What I am seeing and blessed to share here, as part of this multi-agency partnership, is just how distinctive the Methodist vision is. It is nothing less than that all persons have the opportunity to grow in holiness of heart and life toward perfection in love in this life. All persons-- not just an elect few or some elites and leaders, but all. This full and entire salvation is possible for us, all of us, because this is what the grace of God offers. We have not been invited to settle for attending worship and having a relationship with God only at the margins of our lives. We have been invited, all of us, to nothing less than a complete transfiguration, a complete restoration of the image of God in us, a complete salvation that redeems every part of us and uses all of our capacities and continuously redirects them toward the love and reign of God, a love and reign that transform not only each of us, but the whole world in and through and beyond us.

What has become so obvious here, and what has become so much easier to say here, is that while other Christian traditions have offered much of the WHAT of the faith, Methodism has very much offered a practical, realistic and highly functional set of HOWS. The practices of the faith-- corporate worship including the sacraments, holy conferencing in class meetings/covenant discipleship groups, field preaching that directly addresses and awakens the surrounding culture, fasting or abstinence, searching the scriptures, personal and family and group prayer... these and more we know how to practice and teach. We are not left just hoping that we get our hearts warmed in a worship service and encounter with God and then sent out to try to live that individually-- which, alas, is what so many others in the larger evangelical and Protestant missionary tradition have left folks with-- we know how and can show others how to become more and more rooted and grounded in the love of Christ-- in real time and for all time.
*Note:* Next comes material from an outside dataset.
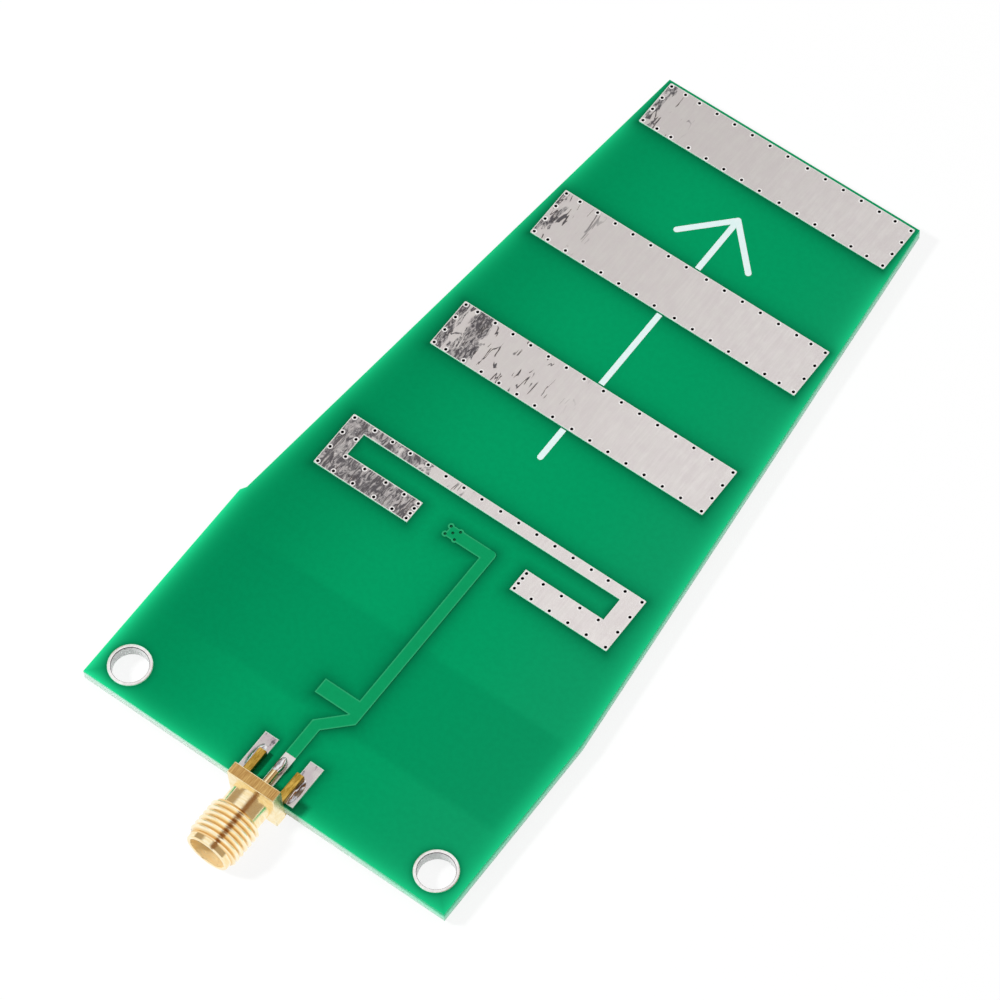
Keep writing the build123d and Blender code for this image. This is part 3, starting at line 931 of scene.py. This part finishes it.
def turned_core(bm):
    flare = 0.12 * mm
    profile = [
        (mouth_radius, mouth + 0.06 * mm), (mouth_radius + 0.06 * mm, mouth),
        (lip_radius - flare, mouth), (lip_radius, mouth + flare), (lip_radius, lip_back + 0.1 * mm),
        (neck_radius, lip_back + 0.1 * mm), (neck_radius, flange_front + 0.5 * mm),
        (core_radius, flange_front + 0.5 * mm), (core_radius, mouth + mouth_depth),
        (mouth_radius, mouth + mouth_depth)]
    points = [Vector((0, y, axis_z + radius)) for radius, y in profile]
    spin_closed(bm, points, socket_axis, socket_centre, turn_steps)
    for face in bm.faces:
        in_mouth = axis_distance(face.calc_center_median()) < mouth_radius + 0.01 * mm
        face.material_index = MOUTH if in_mouth else TURNED


def thread_sleeve():
    """A closed sleeve with a helical thread outside, from lip_back to thread_back."""
    bm = bmesh.new()
    start = lip_back - 1.5 * pitch
    rise = [(0.0, 1.0), (0.06, 0.95), (0.34, 0.12), (0.41, 0.03), (0.5, 0.0)]
    section = rise + [(1 - along, drop) for along, drop in reversed(rise[:-1])]
    verts = [bm.verts.new((0, start + along * pitch, axis_z + thread_radius - drop * thread_depth))
             for along, drop in section]
    edges = [bm.edges.new(pair) for pair in zip(verts, verts[1:])]
    turns = round((thread_back - lip_back) / pitch) + 3
    bmesh.ops.spin(bm, geom=verts + edges, cent=socket_centre, axis=socket_axis,
                   dvec=socket_axis * (pitch / turn_steps), angle=2 * math.pi * turns,
                   steps=turn_steps * turns, use_merge=False)
    bmesh.ops.remove_doubles(bm, verts=bm.verts, dist=weld_distance)
    for cut_y, outward in ((lip_back, -1), (thread_back, 1)):
        everything = bm.verts[:] + bm.edges[:] + bm.faces[:]
        bmesh.ops.bisect_plane(bm, geom=everything, plane_co=(0, cut_y, 0),
                               plane_no=(0, outward, 0), clear_outer=True)
    for vert in bm.verts:
        from_end = min(vert.co.y - lip_back, thread_back - vert.co.y)
        allowed = min(thread_radius, thread_radius - thread_chamfer + max(from_end, 0.0))
        if axis_distance(vert.co) > allowed:
            move_to_radius(vert, allowed)
    rims = [edge for edge in bm.edges if edge.is_boundary]
    pulled = bmesh.ops.extrude_edge_only(bm, edges=rims)["geom"]
    for item in pulled:
        if isinstance(item, bmesh.types.BMVert):
            move_to_radius(item, neck_radius - 0.1 * mm)
    loops = [edge for edge in bm.edges if edge.is_boundary]
    bmesh.ops.bridge_loops(bm, edges=loops)
    face_outwards(bm)
    for face in bm.faces:
        face.material_index = THREAD
    return bm


def leg(low, high, chamfer):
    """A bar between two corners with its edges rounded."""
    bm = bmesh.new()
    bmesh.ops.create_cube(bm, size=1.0)
    bmesh.ops.scale(bm, verts=bm.verts, vec=high - low)
    bmesh.ops.translate(bm, verts=bm.verts, vec=(low + high) / 2)
    ease(bm, bm.edges[:], chamfer)
    for face in bm.faces:
        face.material_index = LEG
    return bm


def bored_plate(low, high, bore, chamfer):
    """The square flange: the region between its outline and the bore, given its thickness."""
    bm = bmesh.new()
    closed_loop(bm, [(x, high.y, z) for x, z in (
        (low.x, low.z), (high.x, low.z), (high.x, high.z), (low.x, high.z))])
    facing_back = Matrix.Translation((0, high.y, axis_z)) @ Matrix.Rotation(math.radians(90), 4, "X")
    bmesh.ops.create_circle(bm, cap_ends=False, radius=bore, segments=turn_steps, matrix=facing_back)
    bmesh.ops.triangle_fill(bm, use_beauty=True, edges=bm.edges[:])
    bmesh.ops.solidify(bm, geom=bm.faces[:], thickness=high.y - low.y)
    bmesh.ops.translate(bm, verts=bm.verts, vec=(0, high.y - max(vert.co.y for vert in bm.verts), 0))
    face_outwards(bm)
    outer = sharp_edges(bm, lambda edge: all(
        axis_distance(vert.co) > 1.2 * bore for vert in edge.verts))
    ease(bm, outer, chamfer)
    for face in bm.faces:
        face.material_index = BRUSHED if is_level(face) else SATIN
    print("flange eased edges", len(outer), "open edges", sum(edge.is_boundary for edge in bm.edges))
    return bm


def add_mesh(bm, other):
    mesh = mesh_of("part of the socket", other)
    bm.from_mesh(mesh)
    bpy.data.meshes.remove(mesh)


socket = bmesh.new()
turned_core(socket)
face_outwards(socket)
add_mesh(socket, thread_sleeve())
add_mesh(socket, bored_plate(Vector((-flange_half, flange_front, shell_low.z)),
                             Vector((flange_half, edge_y, shell_high.z)), core_radius, 0.1 * mm))
leg_inner, leg_outer = 2.1 * mm, 3.1 * mm
leg_height = 0.9 * mm
for side in (-1, 1):
    low_x, high_x = sorted((side * leg_inner, side * leg_outer))
    for low_z in (foil_top, foil_bottom - leg_height):
        add_mesh(socket, leg(Vector((low_x, edge_y - 0.5 * mm, low_z)),
                             Vector((high_x, shell_high.y, low_z + leg_height)), 0.08 * mm))


def is_block_side(face):
    in_block = face.material_index in (BRUSHED, SATIN, LEG)
    return in_block and max(abs(part) for part in face.normal) > 0.9999


shell = finish_piece("threaded_socket", socket, socket_golds,
                     ["connector_shell"], is_block_side)
print("socket faces", len(shell.data.polygons))

# %% [markdown]
# Solder that has flowed
# A solder joint is a drop that wets both pieces, so it is full in the middle, runs out thin at its
# rim and is never quite even. Half a ball is made, one unit across each way. Each point's height is
# then worked out again from how far out it lies, which turns the ball's steep foot into a thin one,
# with a few waves that give the same drop every run. A drop may also stand higher at one end.

# %% Solder joints
def waves(x, y):
    return (math.sin(6.1 * x + 1.9 * y + 0.6) + math.sin(4.3 * y - 2.7 * x + 1.3)
            + math.sin(9.0 * y + 5.0 * x)) / 3


def solder_drop(name, node, middle_x, half_width, above, fullness, tilt, rough):
    """A drop over a joint's box. fullness under 1 is steep at the rim, tilt raises its near end."""
    low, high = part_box(node)
    rest_z, top_z = (low.z, high.z) if above else (high.z, low.z)
    bm = bmesh.new()
    bmesh.ops.create_icosphere(bm, subdivisions=5, radius=1.0)
    bmesh.ops.bisect_plane(bm, geom=bm.verts[:] + bm.edges[:] + bm.faces[:], plane_co=(0, 0, 0),
                           plane_no=(0, 0, -1), clear_outer=True)
    bmesh.ops.contextual_create(bm, geom=[edge for edge in bm.edges if edge.is_boundary])
    for vert in bm.verts:
        x, y = vert.co.x, vert.co.y
        inside = max(1 - x * x - y * y, 0.0) ** fullness
        vert.co.z = inside * (1 - tilt * y) * (1 - rough * (1 + waves(x, y))) / (1 + tilt)
    bmesh.ops.scale(bm, verts=bm.verts, vec=(half_width, (high.y - low.y) / 2, top_z - rest_z))
    bmesh.ops.translate(bm, verts=bm.verts, vec=(middle_x, (low.y + high.y) / 2, rest_z))
    face_outwards(bm)
    piece = finish_piece(name, bm, [solder], [node])
    print(name, "faces", len(piece.data.polygons))


signal_half = 0.8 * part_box("signal_solder")[1].x
solder_drop("signal_drop", "signal_solder", 0.0, signal_half, True, 0.12, 0.0, 0.03)
for side, sign, tilt in (("left", -1, -0.2), ("right", 1, 0.35)):
    for layer, above in (("face", True), ("back", False)):
        node = f"{side}_front_solder" if above else f"{side}_back_solder"
        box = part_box(node)
        reach = (box[1].x if sign > 0 else -box[0].x) - leg_outer
        solder_drop(f"{side}_{layer}_drop", node, sign * leg_outer, reach, above, 1.2, tilt, 0.1)

# %% [markdown]
# Studio
# The object lies on a white sweep in even light. The floor shows white to the camera and keeps a
# share of its own shading, so that the shadow stays. Metal has no colour without something to
# mirror, so glossy rays see a made-up room: white overhead, khaki walls low down on both sides, and
# one brown gap. The lamps themselves aren't mirrored.

# %% Floor
floor_material, tree, shader = new_material("white sweep", Roughness=0.9, Base_Color=(0.9, 0.9, 0.9, 1))
sweep_glow = place(tree, "Emission", {"Color": (1, 1, 1, 1), "Strength": 1.04})
path = place(tree, "LightPath").outputs
share = calc(tree, "MAXIMUM", times(tree, path["Is Camera Ray"], 0.84), path["Is Glossy Ray"])
mixed = place(tree, "MixShader", {0: share, 1: shader.outputs[0], 2: sweep_glow.outputs[0]})
plug(tree, tree.nodes["Material Output"].inputs["Surface"], mixed.outputs[0])
floor_bm = bmesh.new()
bmesh.ops.create_grid(floor_bm, x_segments=1, y_segments=1, size=3.0)
bmesh.ops.translate(floor_bm, verts=floor_bm.verts, vec=(0, 0, cad_box[0].z - 0.02 * mm))
floor_mesh = mesh_of("floor", floor_bm)
floor_mesh.materials.append(floor_material)
floor = new_object("floor", floor_mesh)
print("floor at", round(floor_mesh.vertices[0].co.z / mm, 3), "mm")

# %% Room and lamps
world = bpy.data.worlds.new("studio")
bpy.context.scene.world = world
world.use_nodes = True
tree = world.node_tree
room = tree.nodes["Background"]
direction = place(tree, "TexCoord").outputs["Generated"]
axes = parts_of(tree, direction)
unevenness = minus(tree, noise(tree, direction, 9.0, 3.0, 0.6), 0.5)
turn = calc(tree, "ADD", calc(tree, "ARCTAN2", axes["X"], axes["Z"]), times(tree, unevenness, 0.5))
wall_strip = band(tree, axes["Y"], 0.36, 0.26, 0.14)
walls = calc(tree, "MAXIMUM", fade(tree, turn, math.radians(-31), math.radians(-43)),
             fade(tree, turn, math.radians(27), math.radians(39)))
gap = band(tree, turn, math.radians(22), math.radians(17), math.radians(11))
path = place(tree, "LightPath").outputs
mirrored_walls = times(tree, times(tree, walls, wall_strip), times(tree, path["Is Glossy Ray"], 0.85))
mirrored_gap = times(tree, gap, path["Is Glossy Ray"])
white_part = calc(tree, "MAXIMUM", path["Is Camera Ray"], path["Is Glossy Ray"])
room_colour = blend(tree, mirrored_walls, (1, 1, 1, 1), paint(160, 132, 88))
plug(tree, room.inputs["Color"], blend(tree, mirrored_gap, room_colour, paint(142, 104, 70)))
plug(tree, room.inputs["Strength"], fade(tree, white_part, 0.0, 1.0, 0.3, 1.0))


def soft_lamp(name, place_at, size, power):
    lamp = bpy.data.lights.new(name, "AREA")
    lamp.shape = "DISK"
    lamp.size = size
    lamp.energy = power
    item = new_object(name, lamp)
    item.location = place_at
    item.rotation_mode = "QUATERNION"
    item.rotation_quaternion = (-Vector(place_at)).to_track_quat("-Z", "Y")
    item.visible_glossy = False
    return item


key = soft_lamp("key", (-0.42, -0.34, 0.66), 0.12, 5.0)
fill = soft_lamp("fill", (0.55, 0.1, 0.6), 0.5, 0.9)
print("lamps", key.name, fill.name)

# %% Finish
bpy.context.scene.view_settings.view_transform = "Standard"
Perfection in love in this life sounds odd and maybe even like too much demand or bad news so often in our US context. Why? I believe it is because we have exchanged our Methodist heritage for the pottage called "bigger and more successful congregations."

Methodism may or may not be a way to make congregations larger. But it is always a way of making the people who are Methodist bigger-spirited, more profound in their love of God and neighbor.

If we believe Priority 1 is to make our congregations bigger or even the roll of professing members bigger, per se, as well as to become more financially wealthy and even able to give more money than we did before, we may be foolish to pursue the Methodist way very far, the way of holiness of heart and life, the way of entire discipleship to Jesus in all things.

Why?

Because if those numbers and that kind of financial success are our real goal, offering and driving toward perfection in love in this life is not appealing, because there are far easier ways to generate those metrics than this more excellent way.

And then there's the problem we may have with the word "perfection." We equate that perhaps too much with some sort of finality, stillness, unchangeability, rigidity, and even lack of joy. We look at perfection in a Platonic and Stoic way-- a way that speaks more of deprivation than fullness of life, more about getting everything in its place than what it truly is-- getting the fullness of the life and love of God, whose perfection is love, into every place in every way possible.

We have been captivated perhaps, then, not simply by an idolatrous attention to size and financial flow, as if getting people into the congregations and keeping them and their money there were the final goal of Creation and Salvation, but also by a set of philosophical and theological assumptions utterly foreign to and subverted by our truly incarnational faith in a God who never stops pursuing us in love.

Here I can see clearly in the faces of people whose language I can neither understand nor read, at all, the fulfillment of Jesus' words in John's gospel, "I have come that you may have joy and that your joy may be full."

And so it is.

And it is a joy that only becomes the fuller as we are perfected in love-- as we cooperate with the work of the Spirit in each of us and among those who closely watch over us in love (class meetings), who gather to encourage such growth (society meetings), and who gather with many, even those whose desire to follow the way of Jesus may be minimal at this point, to offer glory to God, teach the basics of the faith, and share at the Table of Grace (congregations).

Such a blessing, so many blessings, to be here, among these people. Such a blessing to see and know and feel and be part of God's desire to redeem us all to the uttermost, a desire God earnestly and constantly works to realize in and through us. Such a blessing to be being made perfect in love in this life!

May more of us in the US and Global North churches quit settling for less than God desires to make of us. And may we Methodists, in particular, pick up again our truest birthright-- as way-showers and co-laborers in love that all who come near us may know and desire the joy of being made perfect in love in this life.